"You have a lot of breadth.”
I practically feel the spit of my manager’s words as she stresses breadth. I instantly hate this word because of the sinking feeling that accompanies it. I know what’s coming.
I am sitting at a small round table facing my manager in a room I’ve nicknamed the Cave. There are no windows in this eight by eight meeting room, and there’s a constant buzz and flutter of the fluorescent light above. The furniture is a cast of leftovers from other departments – a forest green swivel chair that has a slight dip to one side, a scratchy maroon chair that no one can ever adjust properly, and a tiny computer desk that has a metal bar where your knees should be. How ironic I’m going down in this shit-hole.
“Your mat leave replacement has more depth, but she lacks breadth,” she continues. “You’ve worked in so many areas of this department and have such a great skill set,” she rambles on. She’s spinning this, but she forgets I know spin. As the public relations specialist, it’s my job to create spin. Her slightly shaky voice tells me she knows this isn’t cool. “So because of this, we’ve decided your replacement will remain in the public relations role and you and your skills would be an excellent fit for a new position in the fundraising department”. A burning sensation starts at the tip of my nose and spreads over my face.

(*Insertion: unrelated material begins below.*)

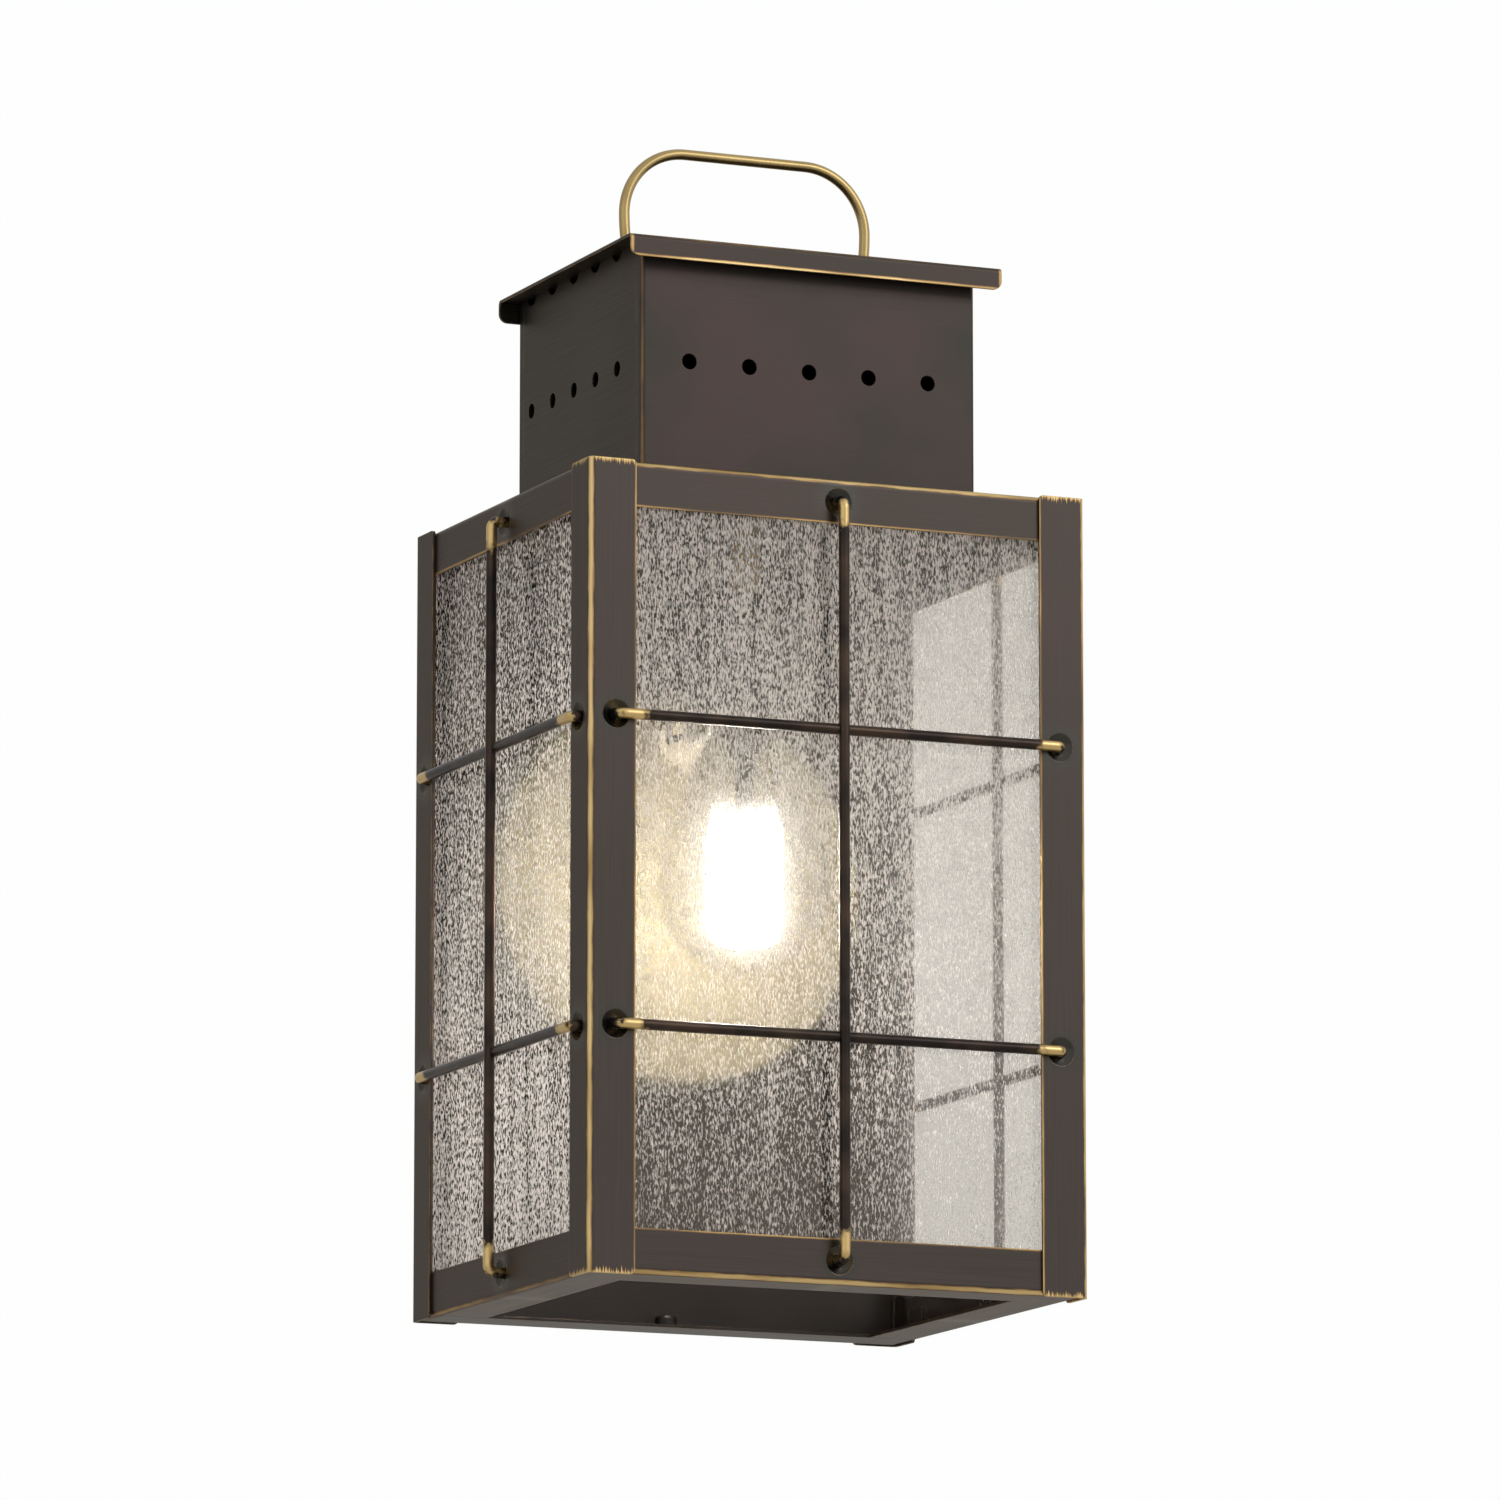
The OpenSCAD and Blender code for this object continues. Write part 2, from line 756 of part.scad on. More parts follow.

Just six short weeks prior, I had returned to my job of seven years after a year-long maternity leave. It was my second maternity leave, so I knew the drill. I had gone out the week before and spent an obscene amount of money on a new wardrobe. I was keen to get back into the adult world and talk consolidations and mergers instead of constipation and mushed carrots. I kick myself for not keeping in touch with the office more, going back earlier, or expressing my career desires more often. Instead, I was at home up to my armpits in dirty diapers. As the old adage goes, “Out of sight, out of mind.” It’s then I know that I won’t be back.
I go back to my desk and discreetly clean it out taking only the possessions that will fit into my purse. I snicker and think how I wished I had an oversized diaper bag now. Later, when others find out the news, they call me to appear concerned and find out the truth. The truth is, I want to rant, I was fucked over because I took the time to care for my newborn child. Of course, the confidentiality agreement I’ve signed prevents me from saying this, so instead I make up lies about how it’s all for the best. The truth is, I want to shout and warn another expecting co-worker not to stay away too long for fear that you may also be replaced.
Oprah was once quoted as saying, “women can have it all, just not at the same time.” Funny thing is, I hate Oprah, but now that I’m unemployed, I find it incredibly difficult to avoid watching her show. (I’ve also discovered that you can miss 15 years of Young and the Restless and after one week of watching be fully up to speed.)
Maternity leave is complicated. I felt the pull of motherhood. I enjoyed the fun moments of being at home with the kids and watching them firsthand as they learned new things. But I also felt twinges of guilt from wanting to be back in the office. It was hard for me to find a balance and I came to realize I could never be a full-time stay at home mother. As much as I love my children, I require the sensibility and sanity of work to get me through this life in one piece.
Now I struggle to find a new balance. My kids are in daycare still, so I can’t claim myself as a stay-at-home mom. The others would recognize me as an imposter right away. I don’t have a paying job, so I’m no longer a working mom. I’m in limbo.
For now, until I figure out the path of life ahead, I like to think of myself as a lady of leisure."